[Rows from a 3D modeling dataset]
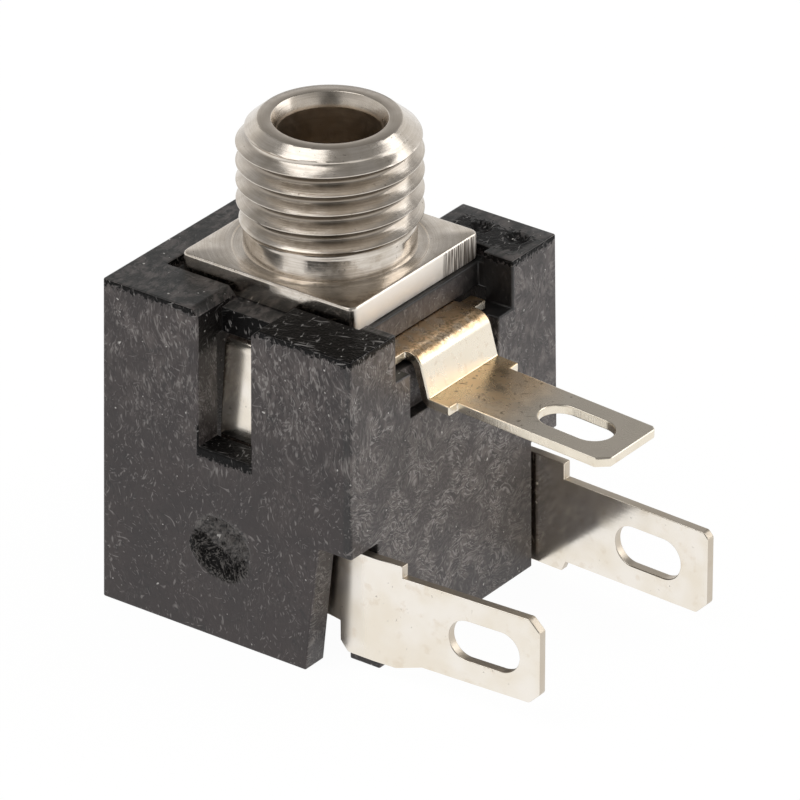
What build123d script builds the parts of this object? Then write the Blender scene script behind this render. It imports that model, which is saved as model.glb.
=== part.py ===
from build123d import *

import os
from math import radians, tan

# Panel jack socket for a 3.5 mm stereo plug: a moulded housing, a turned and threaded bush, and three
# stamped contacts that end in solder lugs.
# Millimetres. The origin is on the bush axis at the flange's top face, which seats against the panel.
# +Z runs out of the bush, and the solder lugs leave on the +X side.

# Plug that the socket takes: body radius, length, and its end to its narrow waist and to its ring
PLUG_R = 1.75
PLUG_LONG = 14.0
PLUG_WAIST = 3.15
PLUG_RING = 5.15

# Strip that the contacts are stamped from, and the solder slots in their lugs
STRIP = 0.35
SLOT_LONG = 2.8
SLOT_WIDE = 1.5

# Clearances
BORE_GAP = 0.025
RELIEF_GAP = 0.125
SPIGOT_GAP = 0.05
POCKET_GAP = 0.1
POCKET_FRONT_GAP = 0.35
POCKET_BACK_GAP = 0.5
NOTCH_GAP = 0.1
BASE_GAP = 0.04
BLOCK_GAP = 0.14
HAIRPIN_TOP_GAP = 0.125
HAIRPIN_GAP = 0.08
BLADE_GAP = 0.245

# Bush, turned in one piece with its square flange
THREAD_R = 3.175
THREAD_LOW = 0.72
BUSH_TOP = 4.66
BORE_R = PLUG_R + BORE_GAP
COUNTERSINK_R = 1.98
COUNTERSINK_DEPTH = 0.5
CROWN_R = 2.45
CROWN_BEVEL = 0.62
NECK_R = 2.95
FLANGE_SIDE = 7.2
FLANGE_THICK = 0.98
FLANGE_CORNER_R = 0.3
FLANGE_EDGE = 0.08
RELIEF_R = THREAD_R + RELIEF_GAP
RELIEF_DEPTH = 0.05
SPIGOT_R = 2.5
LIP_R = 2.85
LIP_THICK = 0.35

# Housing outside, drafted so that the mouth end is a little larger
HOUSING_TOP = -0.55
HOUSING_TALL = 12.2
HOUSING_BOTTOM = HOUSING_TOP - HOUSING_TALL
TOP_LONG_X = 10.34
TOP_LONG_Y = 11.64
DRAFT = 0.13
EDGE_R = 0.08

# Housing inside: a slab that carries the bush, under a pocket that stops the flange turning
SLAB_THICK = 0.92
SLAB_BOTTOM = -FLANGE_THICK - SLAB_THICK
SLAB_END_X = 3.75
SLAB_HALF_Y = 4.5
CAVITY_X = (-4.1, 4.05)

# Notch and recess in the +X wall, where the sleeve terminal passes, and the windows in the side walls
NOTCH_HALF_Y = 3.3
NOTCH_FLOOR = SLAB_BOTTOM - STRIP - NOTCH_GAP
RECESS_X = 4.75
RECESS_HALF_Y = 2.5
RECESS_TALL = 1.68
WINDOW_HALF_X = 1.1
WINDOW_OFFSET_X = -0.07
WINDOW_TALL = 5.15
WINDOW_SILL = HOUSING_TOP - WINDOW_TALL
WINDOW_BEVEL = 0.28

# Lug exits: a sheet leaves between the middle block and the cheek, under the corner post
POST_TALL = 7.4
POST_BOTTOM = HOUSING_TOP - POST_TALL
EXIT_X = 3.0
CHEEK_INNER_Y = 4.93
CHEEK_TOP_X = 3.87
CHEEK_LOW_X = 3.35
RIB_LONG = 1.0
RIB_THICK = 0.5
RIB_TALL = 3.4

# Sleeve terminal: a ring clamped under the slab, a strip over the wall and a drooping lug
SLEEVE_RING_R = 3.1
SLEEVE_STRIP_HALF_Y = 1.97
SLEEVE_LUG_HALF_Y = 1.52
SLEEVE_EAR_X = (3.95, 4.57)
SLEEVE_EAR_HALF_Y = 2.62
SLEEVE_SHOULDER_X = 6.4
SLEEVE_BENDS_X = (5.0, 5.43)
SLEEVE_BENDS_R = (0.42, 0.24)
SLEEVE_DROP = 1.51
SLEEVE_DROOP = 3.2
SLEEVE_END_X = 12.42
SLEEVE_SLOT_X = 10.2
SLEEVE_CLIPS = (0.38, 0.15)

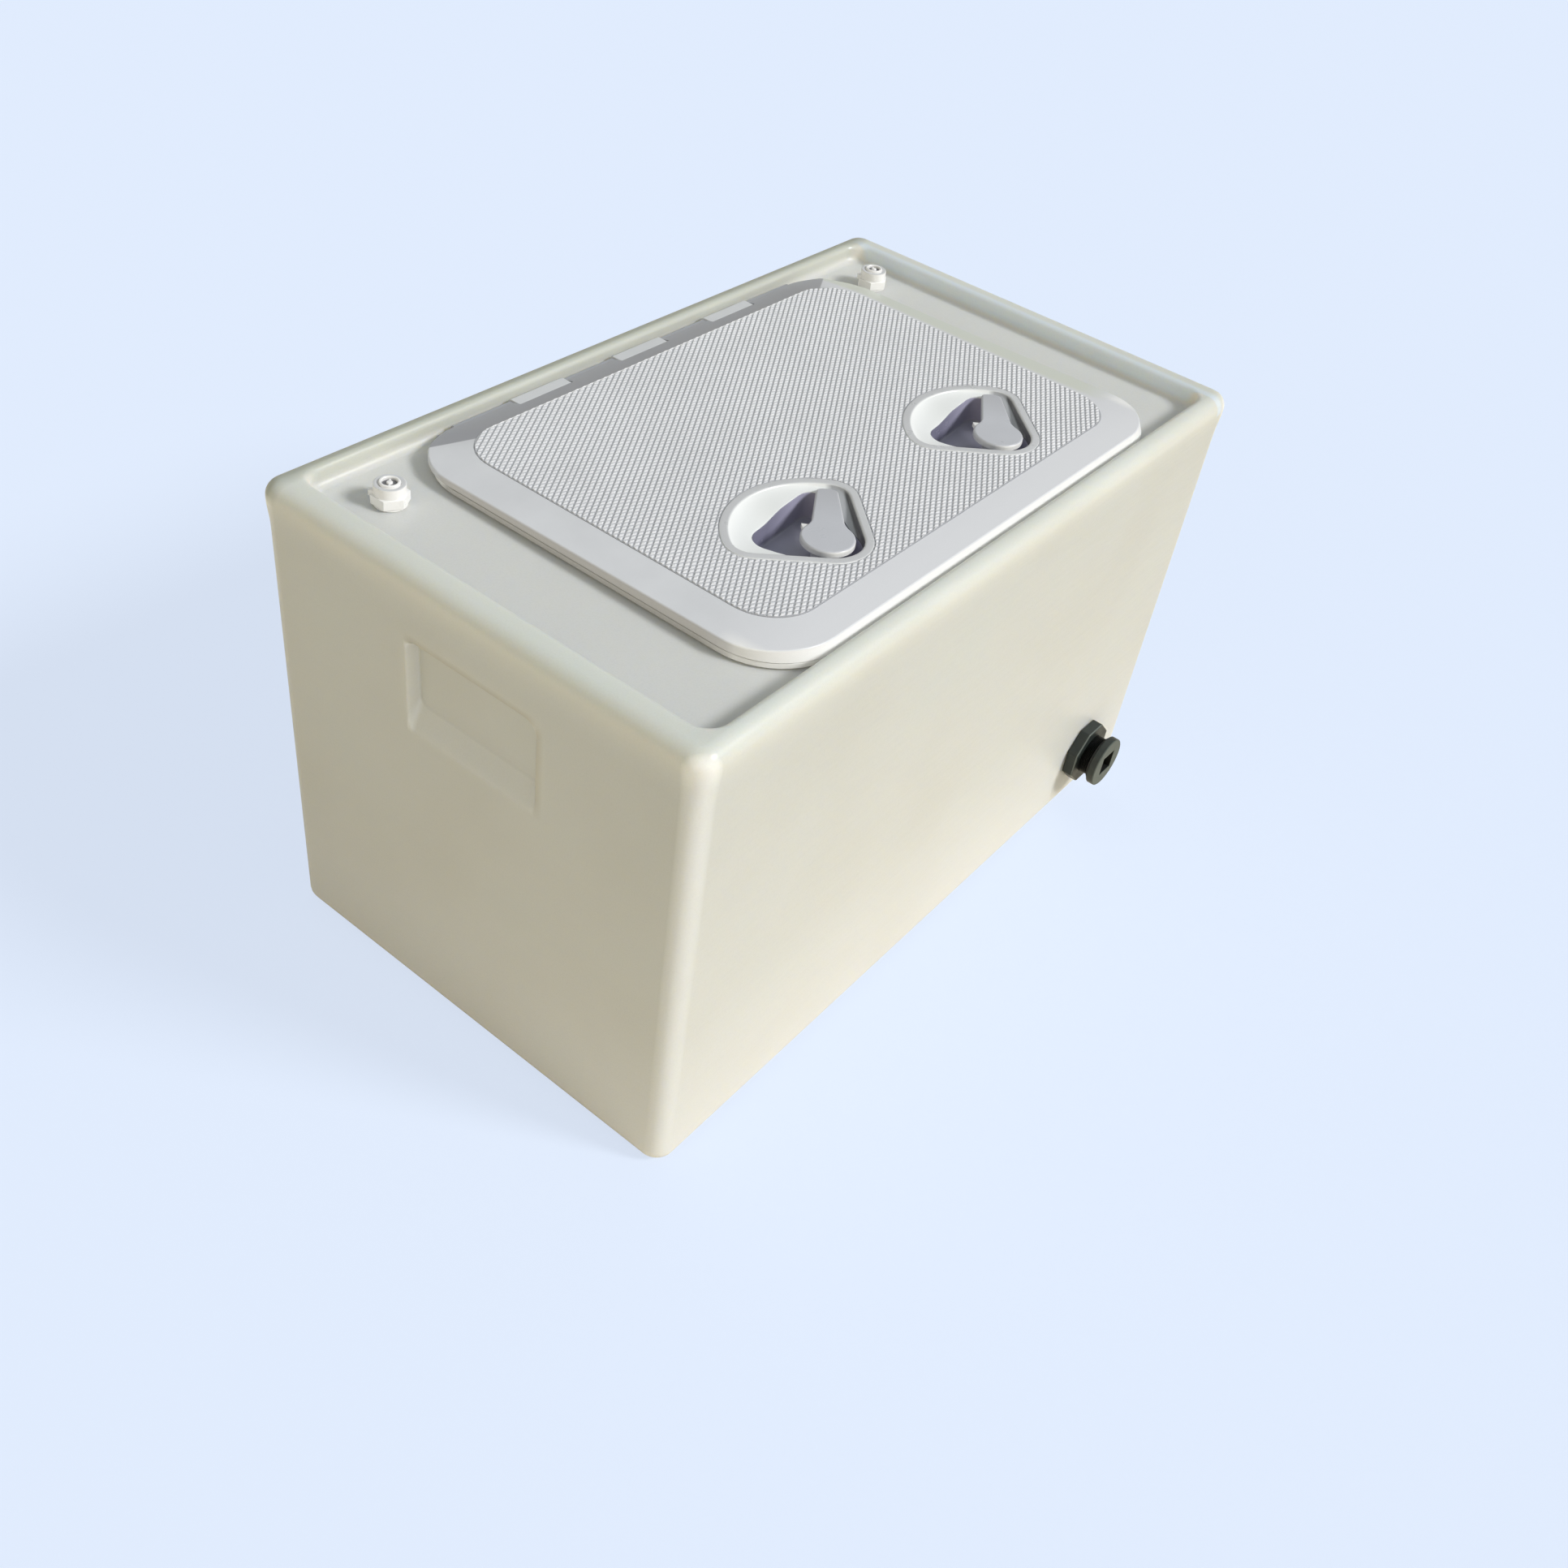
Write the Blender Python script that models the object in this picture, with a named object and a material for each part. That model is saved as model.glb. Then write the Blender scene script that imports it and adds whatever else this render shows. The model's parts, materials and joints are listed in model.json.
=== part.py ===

What you are asked to do
Set all of the entries down again, exactly as they were given.

Worked solution
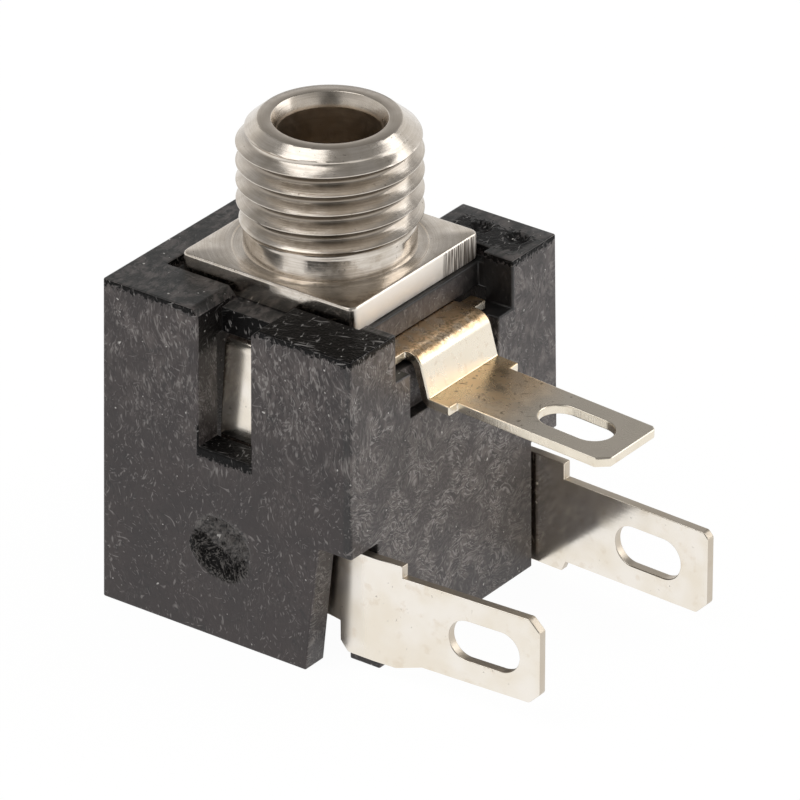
What build123d script builds the parts of this object? Then write the Blender scene script behind this render. It imports that model, which is saved as model.glb.
=== part.py ===
from build123d import *

import os
from math import radians, tan

# Panel jack socket for a 3.5 mm stereo plug: a moulded housing, a turned and threaded bush, and three
# stamped contacts that end in solder lugs.
# Millimetres. The origin is on the bush axis at the flange's top face, which seats against the panel.
# +Z runs out of the bush, and the solder lugs leave on the +X side.

# Plug that the socket takes: body radius, length, and its end to its narrow waist and to its ring
PLUG_R = 1.75
PLUG_LONG = 14.0
PLUG_WAIST = 3.15
PLUG_RING = 5.15

# Strip that the contacts are stamped from, and the solder slots in their lugs
STRIP = 0.35
SLOT_LONG = 2.8
SLOT_WIDE = 1.5

# Clearances
BORE_GAP = 0.025
RELIEF_GAP = 0.125
SPIGOT_GAP = 0.05
POCKET_GAP = 0.1
POCKET_FRONT_GAP = 0.35
POCKET_BACK_GAP = 0.5
NOTCH_GAP = 0.1
BASE_GAP = 0.04
BLOCK_GAP = 0.14
HAIRPIN_TOP_GAP = 0.125
HAIRPIN_GAP = 0.08
BLADE_GAP = 0.245

# Bush, turned in one piece with its square flange
THREAD_R = 3.175
THREAD_LOW = 0.72
BUSH_TOP = 4.66
BORE_R = PLUG_R + BORE_GAP
COUNTERSINK_R = 1.98
COUNTERSINK_DEPTH = 0.5
CROWN_R = 2.45
CROWN_BEVEL = 0.62
NECK_R = 2.95
FLANGE_SIDE = 7.2
FLANGE_THICK = 0.98
FLANGE_CORNER_R = 0.3
FLANGE_EDGE = 0.08
RELIEF_R = THREAD_R + RELIEF_GAP
RELIEF_DEPTH = 0.05
SPIGOT_R = 2.5
LIP_R = 2.85
LIP_THICK = 0.35

# Housing outside, drafted so that the mouth end is a little larger
HOUSING_TOP = -0.55
HOUSING_TALL = 12.2
HOUSING_BOTTOM = HOUSING_TOP - HOUSING_TALL
TOP_LONG_X = 10.34
TOP_LONG_Y = 11.64
DRAFT = 0.13
EDGE_R = 0.08

# Housing inside: a slab that carries the bush, under a pocket that stops the flange turning
SLAB_THICK = 0.92
SLAB_BOTTOM = -FLANGE_THICK - SLAB_THICK
SLAB_END_X = 3.75
SLAB_HALF_Y = 4.5
CAVITY_X = (-4.1, 4.05)

# Notch and recess in the +X wall, where the sleeve terminal passes, and the windows in the side walls
NOTCH_HALF_Y = 3.3
NOTCH_FLOOR = SLAB_BOTTOM - STRIP - NOTCH_GAP
RECESS_X = 4.75
RECESS_HALF_Y = 2.5
RECESS_TALL = 1.68
WINDOW_HALF_X = 1.1
WINDOW_OFFSET_X = -0.07
WINDOW_TALL = 5.15
WINDOW_SILL = HOUSING_TOP - WINDOW_TALL
WINDOW_BEVEL = 0.28

# Lug exits: a sheet leaves between the middle block and the cheek, under the corner post
POST_TALL = 7.4
POST_BOTTOM = HOUSING_TOP - POST_TALL
EXIT_X = 3.0
CHEEK_INNER_Y = 4.93
CHEEK_TOP_X = 3.87
CHEEK_LOW_X = 3.35
RIB_LONG = 1.0
RIB_THICK = 0.5
RIB_TALL = 3.4

# Sleeve terminal: a ring clamped under the slab, a strip over the wall and a drooping lug
SLEEVE_RING_R = 3.1
SLEEVE_STRIP_HALF_Y = 1.97
SLEEVE_LUG_HALF_Y = 1.52
SLEEVE_EAR_X = (3.95, 4.57)
SLEEVE_EAR_HALF_Y = 2.62
SLEEVE_SHOULDER_X = 6.4
SLEEVE_BENDS_X = (5.0, 5.43)
SLEEVE_BENDS_R = (0.42, 0.24)
SLEEVE_DROP = 1.51
SLEEVE_DROOP = 3.2
SLEEVE_END_X = 12.42
SLEEVE_SLOT_X = 10.2
SLEEVE_CLIPS = (0.38, 0.15)

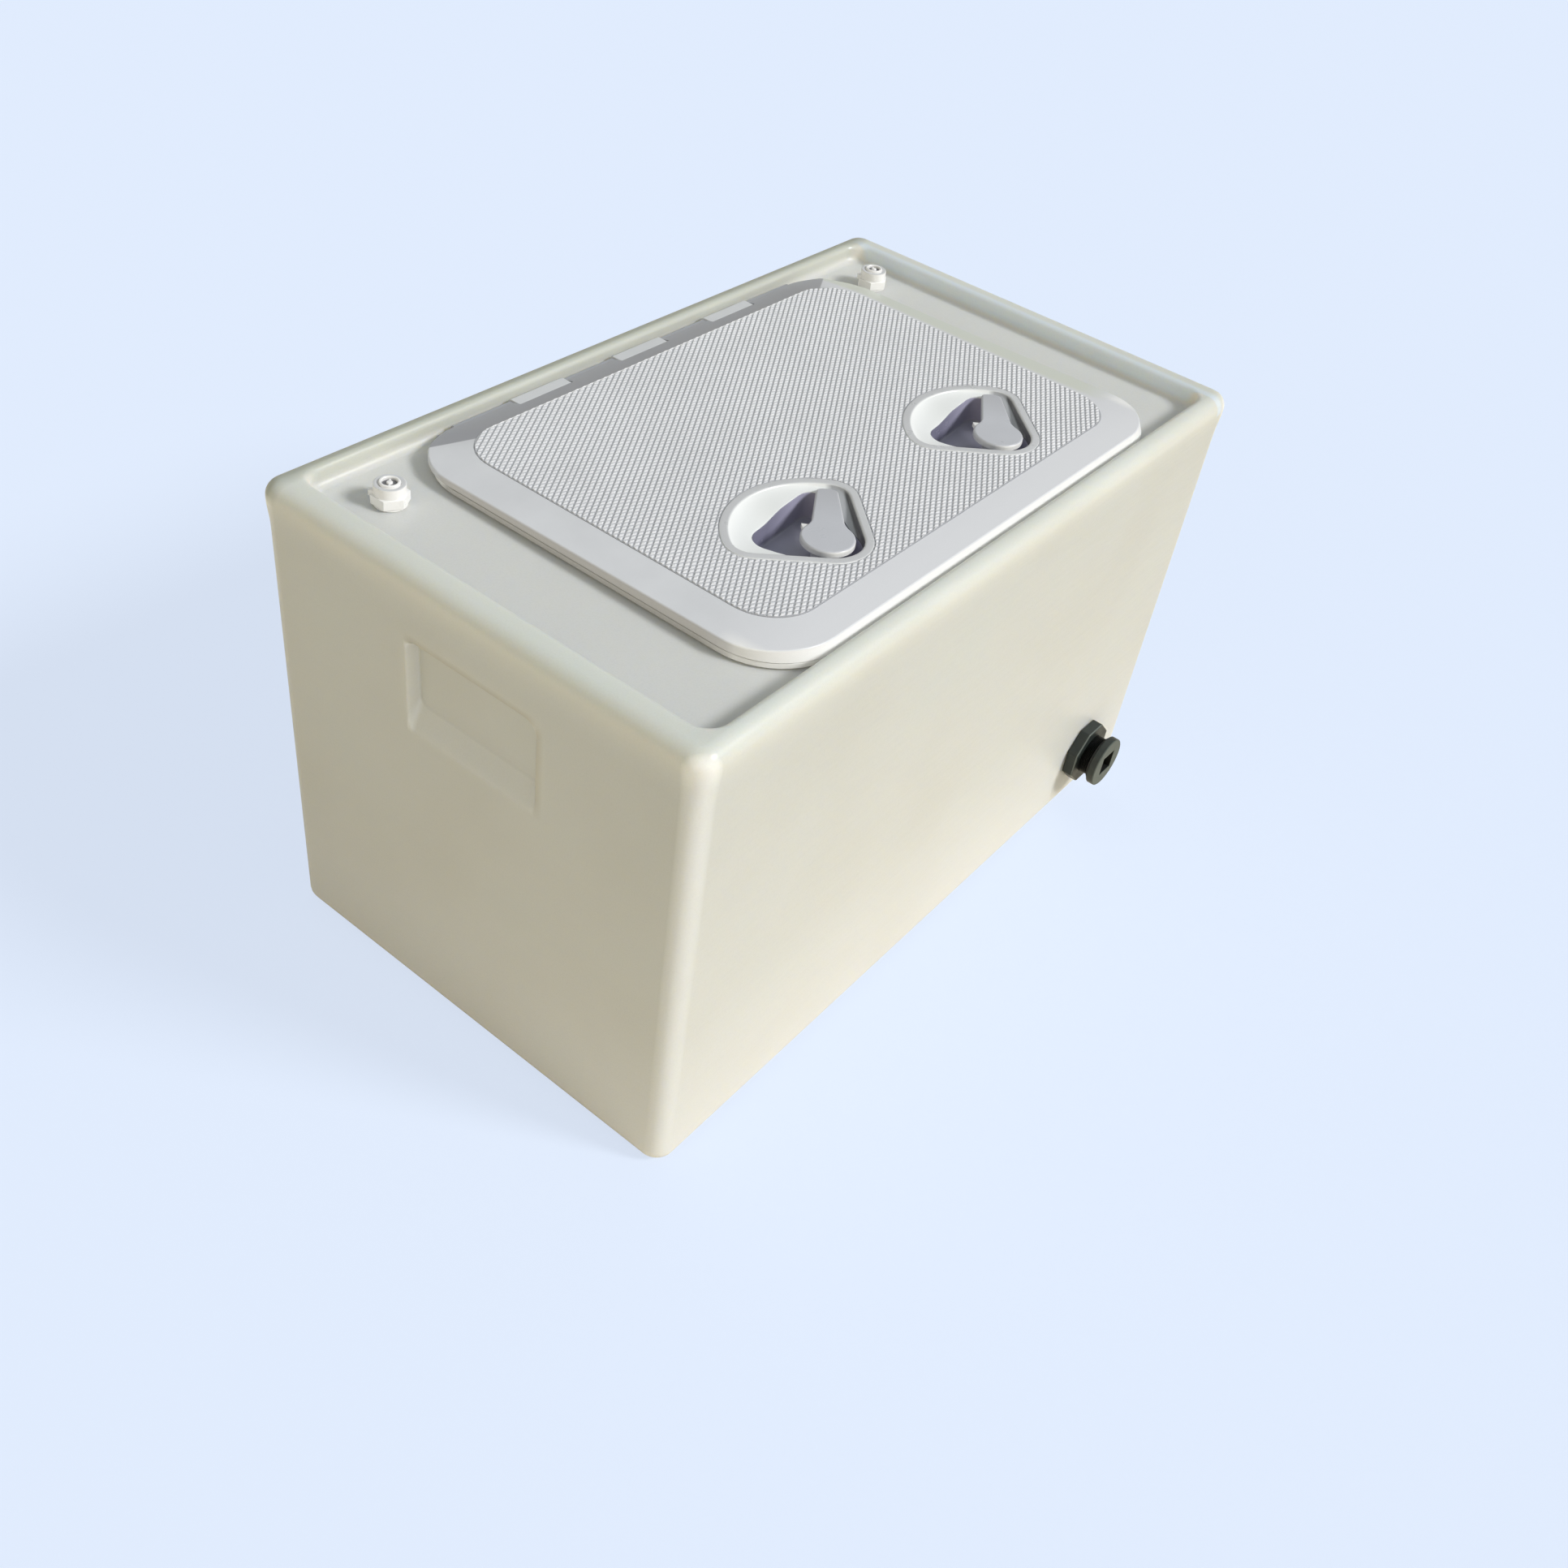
Write the Blender Python script that models the object in this picture, with a named object and a material for each part. That model is saved as model.glb. Then write the Blender scene script that imports it and adds whatever else this render shows. The model's parts, materials and joints are listed in model.json.
=== part.py ===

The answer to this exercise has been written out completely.